1985: Fourth Circuit Court of Appeals in State v. Picchini
backs classification of heterosexual and homosexual oral sex as crimes against
nature and states that the prosecution of such crimes is constitutional.
1992: In criminal case State v. Baxley, the Louisiana Supreme
Court rules that a civil case must be filed to attempt a repeal of the law
based on the right to privacy or any other issue of constitutionality.
1994: New Orleans attorney John Rawls files civil suit to have state’s
sodomy law repealed in the judiciary on behalf of Louisiana Electorate of Gays
& Lesbians. A preliminary injunction is put in place banning prosecution
of private consensual adult sex acts until the case could be heard.
October 1998: Rawls argues LEGAL v. State before Orleans
Parish Civil District Judge Carolyn Gill-Jefferson, arguing against the law on
the grounds of right to privacy and 11 other issues of constitutionality.
February 1999: In State v. Smith, Fourth District Court of
Appeals strikes down sodomy law on the basis of the state’s right to privacy
law; the case is appealed to the Louisiana Supreme Court.

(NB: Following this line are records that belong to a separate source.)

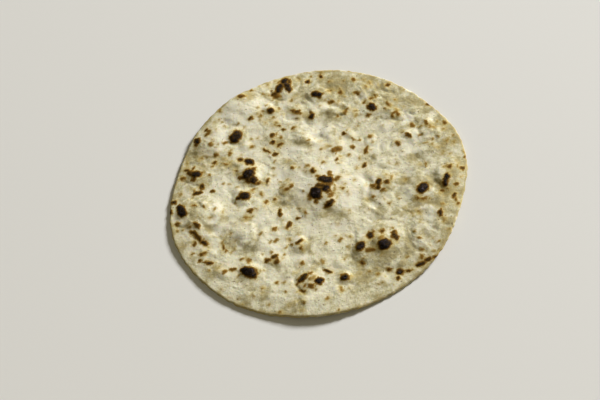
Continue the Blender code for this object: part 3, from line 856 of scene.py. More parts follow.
def soft_noise(x, y, noise):
    """Smooth noise of about -1 to 1: seeded slopes on a square lattice, blended by S curves.

    The noise is (wave mm, seed). At each lattice point a seeded direction gives a plane through 0.
    A place's value is the four planes around it, blended by its position in the lattice's cell.
    """
    wave, seed = noise
    draw = np.random.default_rng(seed)
    direction = draw.uniform(0.0, 2.0 * math.pi, (NOISE_LATTICE, NOISE_LATTICE))
    across = x / (wave * MM)
    along = y / (wave * MM)
    column = np.floor(across).astype(int)
    row = np.floor(along).astype(int)
    in_x = across - column
    in_y = along - row

    def plane(step_x, step_y):
        angle = direction[(column + step_x) % NOISE_LATTICE, (row + step_y) % NOISE_LATTICE]
        return (in_x - step_x) * np.cos(angle) + (in_y - step_y) * np.sin(angle)

    blend_x = smooth_step(in_x)
    blend_y = smooth_step(in_y)
    low = plane(0, 0) * (1.0 - blend_x) + plane(1, 0) * blend_x
    high = plane(0, 1) * (1.0 - blend_x) + plane(1, 1) * blend_x
    return NOISE_GAIN * (low * (1.0 - blend_y) + high * blend_y)


def soft_size(value):
    """The size of a value without its sign, rounded off near 0."""
    return np.sqrt(value**2 + SOFT_SIZE_TURN**2) - SOFT_SIZE_TURN


def ridges(noise, level):
    """Rounded ridges where a noise is 0: the level there, less the fall times the noise's size."""
    return level - RIDGE_FALL * soft_size(noise)


def cover(noise, level, swing):
    """A patchy share of 0 to 1: a smooth step of the level plus the swing times a noise."""
    return smooth_step(level + swing * noise)


def outline_radius(angle, bread):
    """The bread's radius in each direction: the mean radius plus a few cosines of the direction."""
    radius = np.full_like(angle, bread.radius)
    for waves, height, phase in OUTLINE_WOBBLES:
        radius += height * MM * np.cos(waves * angle - math.radians(phase))
    return radius


def outline_middle(bread):
    """The middle of the outline's box, which is the part's origin."""
    angle = np.linspace(0.0, 2.0 * math.pi, OUTLINE_STEPS)
    radius = outline_radius(angle, bread)
    x = radius * np.cos(angle)
    y = radius * np.sin(angle)
    return (x.min() + x.max()) / 2.0, (y.min() + y.max()) / 2.0


def wander(x, y):
    """Shifts x by sines of y and y by sines of x, a little, so that no form is a true circle."""
    shift_x = np.zeros_like(x)
    shift_y = np.zeros_like(y)
    for shift, wave, phase in WANDER:
        turns = 2.0 * math.pi / (wave * MM)
        shift_x += shift * MM * np.sin(turns * y + phase)
        shift_y += shift * MM * np.sin(turns * x + 2.0 * phase)
    return x + shift_x, y + shift_y


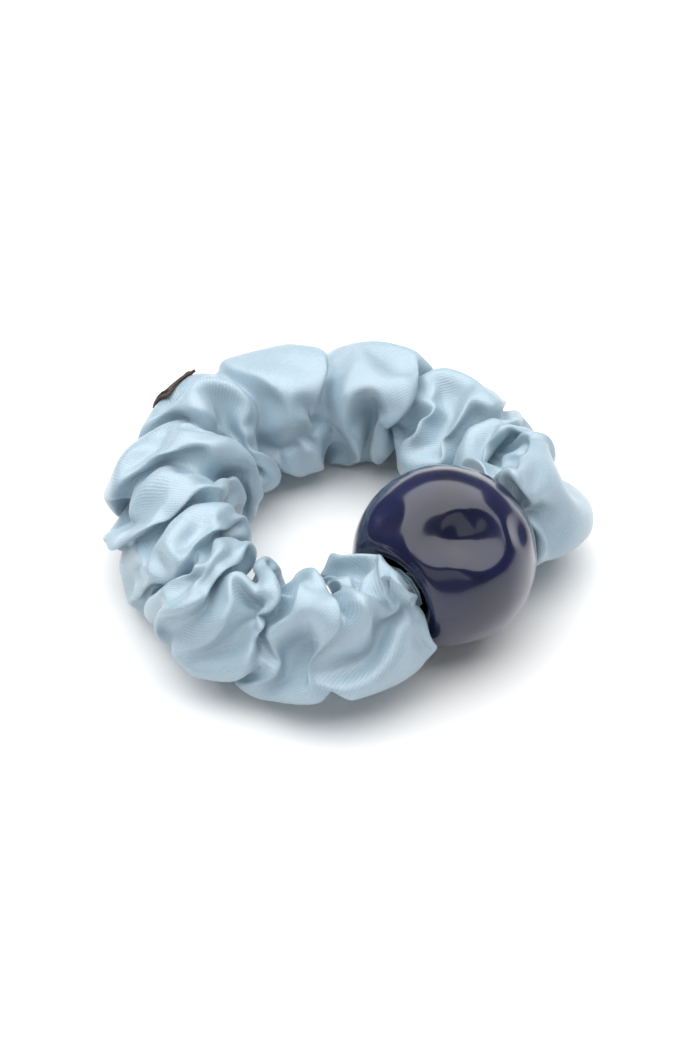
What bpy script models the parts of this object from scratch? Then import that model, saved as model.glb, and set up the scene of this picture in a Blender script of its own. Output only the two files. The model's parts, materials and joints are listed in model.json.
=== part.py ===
"""Scrunchie: a gathered satin tube on a flat elastic loop that runs through one large bead.

Metres, +Z up. z = 0 is the surface that it lies on, and the origin is under the middle of its box.
+Y points from the bead to the far side of the loop, which is the way it stretches, and the bead's
bore runs along X. A "run" is a distance along the loop from the middle of the bead: positive
towards +X, negative towards -X, and HALF_LOOP at the far side.
"""
import math

import bmesh
import bpy
from mathutils import Vector

MM = 0.001
TOUCH_GAP = 0.3 * MM  # kept between pieces that touch on the real object

# Bead
BEAD_RADIUS = 17.0 * MM
BORE_RADIUS = 5.0 * MM
MOUTH_RADIUS = 10.0 * MM
MOUTH_DEPTH = 6.5 * MM
BEAD_STEPS = 36
BEAD_ARC_STEPS = 14
MOUTH_STEPS = 4

# Each hand-formed dent: the way it faces from the bead's centre, its radius and its depth
DENTS = [
    ((-0.32, -0.57, 0.75), 9.5 * MM, 2.4 * MM),
    ((-0.54, 0.31, 0.78), 5.5 * MM, 1.1 * MM),
    ((0.46, -0.58, 0.67), 5.0 * MM, 1.0 * MM),
    ((0.25, 0.80, -0.55), 8.0 * MM, 1.6 * MM),
    ((-0.30, -0.60, -0.74), 7.5 * MM, 1.3 * MM),
]

# Loop, seen from above: straight in the bead, a tight bend at each mouth, and one long arc
LOOP_RADIUS = 32.0 * MM
BEND_RADIUS = 13.6 * MM
STRAIGHT_HALF = 15.5 * MM

# Satin cover
COVER_RADIUS = 12.8 * MM
COVER_HEIGHT = 12.3 * MM  # centre of the tube over the table, a little less than its radius
COVER_WALL = 1.0 * MM  # stands for the gathered layers of thin satin
COVER_SIDES_SETTING = 6  # gives 16 sides
NECK_RADIUS = 4.6 * MM
NECK_START = 11.5 * MM
SWELL_START = 15.5 * MM  # the cover grows from its neck to its full radius between these two
SWELL_END = 37.0 * MM
BEAD_CLEARANCE = 0.5 * MM
SHOULDER_SHIFT = 2.0 * MM  # how far the cover's swelling end leans out, round the bead
SHOULDER_END = 47.0 * MM
DROP_END = 40.0 * MM  # the loop comes down from the bore's height to the cover's by this run
PUFFS_PER_QUARTER = 4.5  # the half puts a dip at the split, so that the wall's inside stays clear
PUFF_HEIGHT = 0.5 * MM
RINGS_PER_PUFF = 4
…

March 1999: Gill-Jefferson rules in LEGAL v. State that
sodomy statute violates an individual’s right to privacy and is
unconstitutional, issues a permanent injunction prohibiting prosecution of
consensual adult cases. Case is automatically appealed to the state Supreme
Court. On the 11 other grounds, Gill-Jefferson rules that the law is
constitutional, splitting the case. The second part of the case is appealed to
the Fourth District Court of Appeals.
July 2000: In State v. Smith, Louisiana Supreme Court votes
5-2 to uphold sodomy law as constitutional, asks Gill-Jefferson to revisit her
decision in LEGAL v. State. Majority opinion states that the law should
be a legislative issue, not judicial.
Jan. 8, 2001: Part two of LEGAL v. State on 11 grounds of
constitutionality is heard by the Fourth District Court of Appeals. That
ruling is still pending.
March 9, 2001: Gill-Jefferson upholds her original decision in LEGAL
v. State and rules the sodomy law unconstitutional based on privacy,
reinforces injunction on prosecution of cases and remands decision back to
state Supreme Court.
April 23, 2001: State Senate votes 19-14 to repeal sodomy law in an
amendment to a House bill on sex offenders. Amendment stricken from bill by a
House committee before becoming law.
May 22, 2001: State House votes to repeal the sodomy law 47-46, but
fails to garner required two-thirds majority to pass the law.